__Required work__. Extract every line of the material below and reproduce it faithfully.

__Source material__.

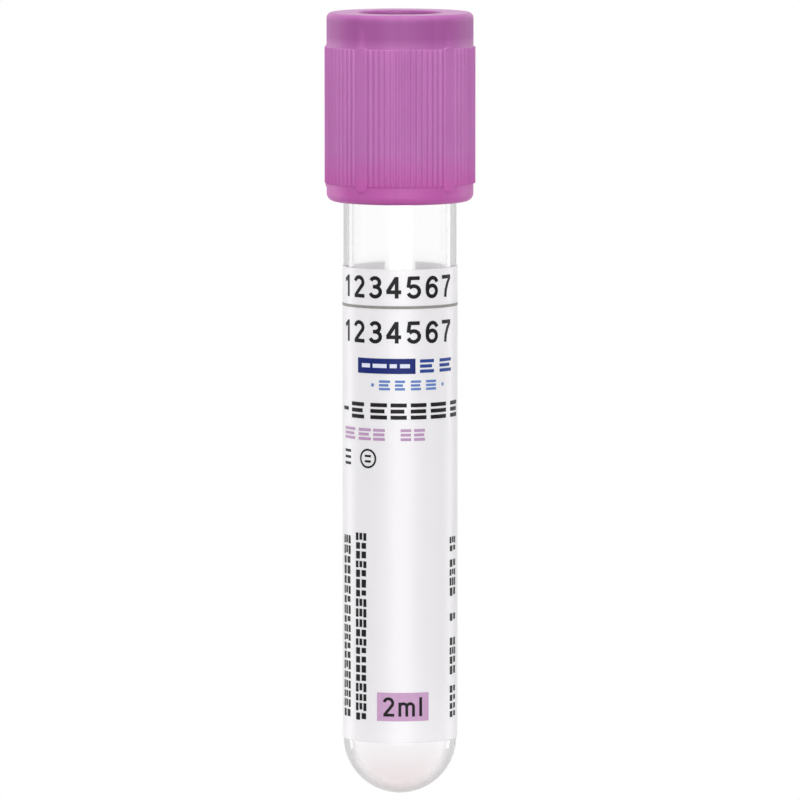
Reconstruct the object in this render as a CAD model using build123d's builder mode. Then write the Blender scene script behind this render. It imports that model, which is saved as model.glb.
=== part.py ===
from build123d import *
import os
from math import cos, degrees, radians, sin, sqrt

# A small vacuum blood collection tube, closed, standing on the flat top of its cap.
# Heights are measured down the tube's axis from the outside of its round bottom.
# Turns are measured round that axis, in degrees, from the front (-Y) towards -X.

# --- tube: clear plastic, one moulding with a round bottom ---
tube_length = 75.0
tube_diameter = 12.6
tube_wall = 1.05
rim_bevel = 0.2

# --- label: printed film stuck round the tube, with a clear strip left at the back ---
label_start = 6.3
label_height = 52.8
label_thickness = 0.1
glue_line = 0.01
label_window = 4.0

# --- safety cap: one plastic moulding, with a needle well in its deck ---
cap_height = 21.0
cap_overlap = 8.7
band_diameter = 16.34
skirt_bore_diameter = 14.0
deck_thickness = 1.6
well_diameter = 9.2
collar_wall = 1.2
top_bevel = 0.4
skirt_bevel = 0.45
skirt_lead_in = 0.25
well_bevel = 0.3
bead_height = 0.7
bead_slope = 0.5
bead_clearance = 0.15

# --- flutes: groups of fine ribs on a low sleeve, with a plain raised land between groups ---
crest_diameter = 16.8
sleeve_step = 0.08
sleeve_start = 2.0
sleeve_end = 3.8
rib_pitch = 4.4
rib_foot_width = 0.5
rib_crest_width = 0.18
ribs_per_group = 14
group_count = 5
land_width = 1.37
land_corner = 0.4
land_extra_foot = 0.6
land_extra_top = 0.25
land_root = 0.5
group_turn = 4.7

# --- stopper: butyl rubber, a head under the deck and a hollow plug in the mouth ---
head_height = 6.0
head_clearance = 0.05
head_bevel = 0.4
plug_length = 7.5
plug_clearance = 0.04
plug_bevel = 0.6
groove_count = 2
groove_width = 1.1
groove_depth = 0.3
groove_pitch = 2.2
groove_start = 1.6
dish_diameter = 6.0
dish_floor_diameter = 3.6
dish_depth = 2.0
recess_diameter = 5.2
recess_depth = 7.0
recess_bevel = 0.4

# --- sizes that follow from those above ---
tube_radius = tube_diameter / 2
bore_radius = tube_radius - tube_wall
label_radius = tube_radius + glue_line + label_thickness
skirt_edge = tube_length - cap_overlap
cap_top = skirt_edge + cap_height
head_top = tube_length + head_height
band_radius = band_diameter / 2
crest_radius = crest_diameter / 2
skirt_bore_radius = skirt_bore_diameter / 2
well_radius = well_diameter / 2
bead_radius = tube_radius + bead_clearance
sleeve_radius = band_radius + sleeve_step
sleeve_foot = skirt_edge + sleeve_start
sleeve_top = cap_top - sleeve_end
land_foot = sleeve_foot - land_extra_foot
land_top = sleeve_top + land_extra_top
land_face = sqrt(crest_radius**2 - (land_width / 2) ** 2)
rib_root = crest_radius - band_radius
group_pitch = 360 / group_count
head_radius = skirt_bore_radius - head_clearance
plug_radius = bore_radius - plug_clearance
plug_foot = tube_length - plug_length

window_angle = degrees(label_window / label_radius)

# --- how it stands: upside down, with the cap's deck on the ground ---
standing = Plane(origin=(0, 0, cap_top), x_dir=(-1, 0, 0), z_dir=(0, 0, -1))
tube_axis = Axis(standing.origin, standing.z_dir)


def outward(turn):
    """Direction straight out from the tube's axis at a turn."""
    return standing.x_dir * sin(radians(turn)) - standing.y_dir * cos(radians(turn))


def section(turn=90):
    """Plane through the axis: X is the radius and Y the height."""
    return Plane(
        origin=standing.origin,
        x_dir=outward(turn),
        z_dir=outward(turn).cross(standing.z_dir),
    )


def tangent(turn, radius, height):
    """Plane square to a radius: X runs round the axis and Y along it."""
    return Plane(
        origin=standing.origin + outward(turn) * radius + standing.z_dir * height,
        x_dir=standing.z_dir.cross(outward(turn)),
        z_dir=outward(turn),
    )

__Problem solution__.
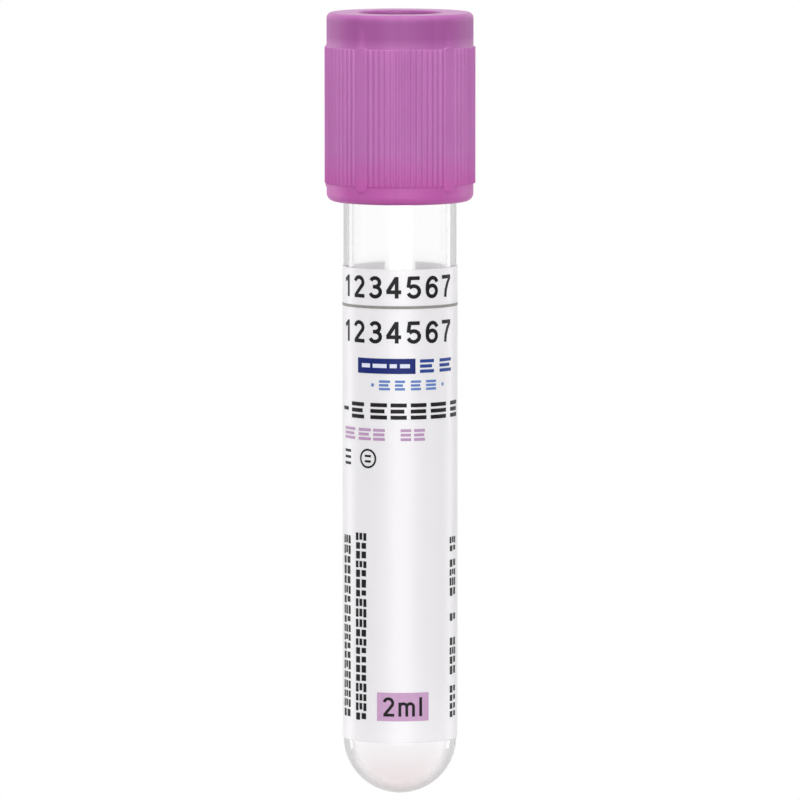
Reconstruct the object in this render as a CAD model using build123d's builder mode. Then write the Blender scene script behind this render. It imports that model, which is saved as model.glb.
=== part.py ===
from build123d import *
import os
from math import cos, degrees, radians, sin, sqrt

# A small vacuum blood collection tube, closed, standing on the flat top of its cap.
# Heights are measured down the tube's axis from the outside of its round bottom.
# Turns are measured round that axis, in degrees, from the front (-Y) towards -X.

# --- tube: clear plastic, one moulding with a round bottom ---
tube_length = 75.0
tube_diameter = 12.6
tube_wall = 1.05
rim_bevel = 0.2

# --- label: printed film stuck round the tube, with a clear strip left at the back ---
label_start = 6.3
label_height = 52.8
label_thickness = 0.1
glue_line = 0.01
label_window = 4.0

# --- safety cap: one plastic moulding, with a needle well in its deck ---
cap_height = 21.0
cap_overlap = 8.7
band_diameter = 16.34
skirt_bore_diameter = 14.0
deck_thickness = 1.6
well_diameter = 9.2
collar_wall = 1.2
top_bevel = 0.4
skirt_bevel = 0.45
skirt_lead_in = 0.25
well_bevel = 0.3
bead_height = 0.7
bead_slope = 0.5
bead_clearance = 0.15

# --- flutes: groups of fine ribs on a low sleeve, with a plain raised land between groups ---
crest_diameter = 16.8
sleeve_step = 0.08
sleeve_start = 2.0
sleeve_end = 3.8
rib_pitch = 4.4
rib_foot_width = 0.5
rib_crest_width = 0.18
ribs_per_group = 14
group_count = 5
land_width = 1.37
land_corner = 0.4
land_extra_foot = 0.6
land_extra_top = 0.25
land_root = 0.5
group_turn = 4.7

# --- stopper: butyl rubber, a head under the deck and a hollow plug in the mouth ---
head_height = 6.0
head_clearance = 0.05
head_bevel = 0.4
plug_length = 7.5
plug_clearance = 0.04
plug_bevel = 0.6
groove_count = 2
groove_width = 1.1
groove_depth = 0.3
groove_pitch = 2.2
groove_start = 1.6
dish_diameter = 6.0
dish_floor_diameter = 3.6
dish_depth = 2.0
recess_diameter = 5.2
recess_depth = 7.0
recess_bevel = 0.4

# --- sizes that follow from those above ---
tube_radius = tube_diameter / 2
bore_radius = tube_radius - tube_wall
label_radius = tube_radius + glue_line + label_thickness
skirt_edge = tube_length - cap_overlap
cap_top = skirt_edge + cap_height
head_top = tube_length + head_height
band_radius = band_diameter / 2
crest_radius = crest_diameter / 2
skirt_bore_radius = skirt_bore_diameter / 2
well_radius = well_diameter / 2
bead_radius = tube_radius + bead_clearance
sleeve_radius = band_radius + sleeve_step
sleeve_foot = skirt_edge + sleeve_start
sleeve_top = cap_top - sleeve_end
land_foot = sleeve_foot - land_extra_foot
land_top = sleeve_top + land_extra_top
land_face = sqrt(crest_radius**2 - (land_width / 2) ** 2)
rib_root = crest_radius - band_radius
group_pitch = 360 / group_count
head_radius = skirt_bore_radius - head_clearance
plug_radius = bore_radius - plug_clearance
plug_foot = tube_length - plug_length

window_angle = degrees(label_window / label_radius)

# --- how it stands: upside down, with the cap's deck on the ground ---
standing = Plane(origin=(0, 0, cap_top), x_dir=(-1, 0, 0), z_dir=(0, 0, -1))
tube_axis = Axis(standing.origin, standing.z_dir)


def outward(turn):
    """Direction straight out from the tube's axis at a turn."""
    return standing.x_dir * sin(radians(turn)) - standing.y_dir * cos(radians(turn))


def section(turn=90):
    """Plane through the axis: X is the radius and Y the height."""
    return Plane(
        origin=standing.origin,
        x_dir=outward(turn),
        z_dir=outward(turn).cross(standing.z_dir),
    )


def tangent(turn, radius, height):
    """Plane square to a radius: X runs round the axis and Y along it."""
    return Plane(
        origin=standing.origin + outward(turn) * radius + standing.z_dir * height,
        x_dir=standing.z_dir.cross(outward(turn)),
        z_dir=outward(turn),
    )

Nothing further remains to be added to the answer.